No thanks, my English is well^H^H^H^Hgood enough. :)

    > A translation would be too large for this list, especially given
    > the fact that it would be a repost of the same information, and that
    > the information itself is dangerously close to being off topic,
    > like this post.  8-).
Oh well, let's climb the barricades then.

    > Discussions of highly technical issues require *precise* language.
    > This is why all highly technical fields develop their own jargon.

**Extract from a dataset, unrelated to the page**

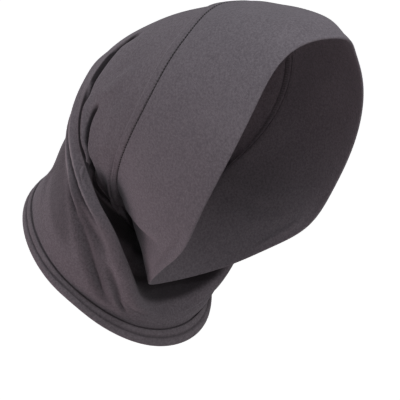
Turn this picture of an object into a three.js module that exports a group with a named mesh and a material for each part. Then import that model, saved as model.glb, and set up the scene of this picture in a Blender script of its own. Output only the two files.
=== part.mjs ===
// Hijab underscarf cap: a jersey tube worn under a headscarf.
// A wide double front band frames the face. A loose tube sewn to it covers the back of the head,
// slouches down behind in folds and ends in an elastic hem.
// Millimetres, +Z up, the face towards -Y and the wearer's left side towards +X.
// The origin is under the crown, where the cap sits on the head.
import * as THREE from "three";

// Driving sizes
const headLength = 190; // forehead to the back of the head, over the hair
const headBreadth = 150; // above the ears
const capDrop = 252; // crown to the lowest point of the hem
const bandWall = 1.8; // two layers of jersey
const tubeWall = 1.2; // one layer of jersey with its pile and curl
const hemWidth = 12;
const hemWall = 3.2; // jersey turned round a flat elastic
const allowanceWidth = 7; // overlocked cut edges behind the seam
const allowanceWall = 1.2;
const allowanceSetback = 1.5; // from the seam line to where the cut edges have full thickness
const foldHeight = 5;
const foldWidth = 8;
const clearance = 0.35; // between pieces that are sewn to each other

// Mesh fineness
const facetsAround = 72;
const probe = 1e-3; // step for slopes, in shares of the way round and of the way along
const strides = 6; // steps that measure a distance over the cloth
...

Highly technical, as in: ilk, bigotry, premise? :-) Nope, that was an
excursion into the land of poetry and was definitely not within the
jargon of the topic being discussed.

I was referring to 
	'some ilk' vs. 'some sort'		(fancy language)
rather than
	"Why cannot we support _both_ the ISO and Unicode paradigms."
						(jargon)

A small child will have no difficulty with the Dutch phrase 'Save File'
to save a file, it is appropriately used 'jargon'. Some people,
Microsoft for example make the mistake of translating this into 'Bestand
Opslaan', which makes it incomprehensible for me _and_ changes the
keyboard shortcut. This change moves the language away from jargon and
makes life more difficult (for me). Using jargon improves the
readability as you say.

    > For comparison, consider someone wanting/usr/src/sys/i386/i386/locore.s
    > be written in C instead of 386 assembly so that more people could
    > understand it.  It could probably be done, with a small number of
    > inlines, but it would not be very efficient to do it.
Another example: writing Apache in C++.

But, let's stop the thread before someone finds a way to attach a hammer
object that just knows how to hit you to an e-mail.


Nick Hibma

P.S.: It's Feierabend. I go for a gin&tonic.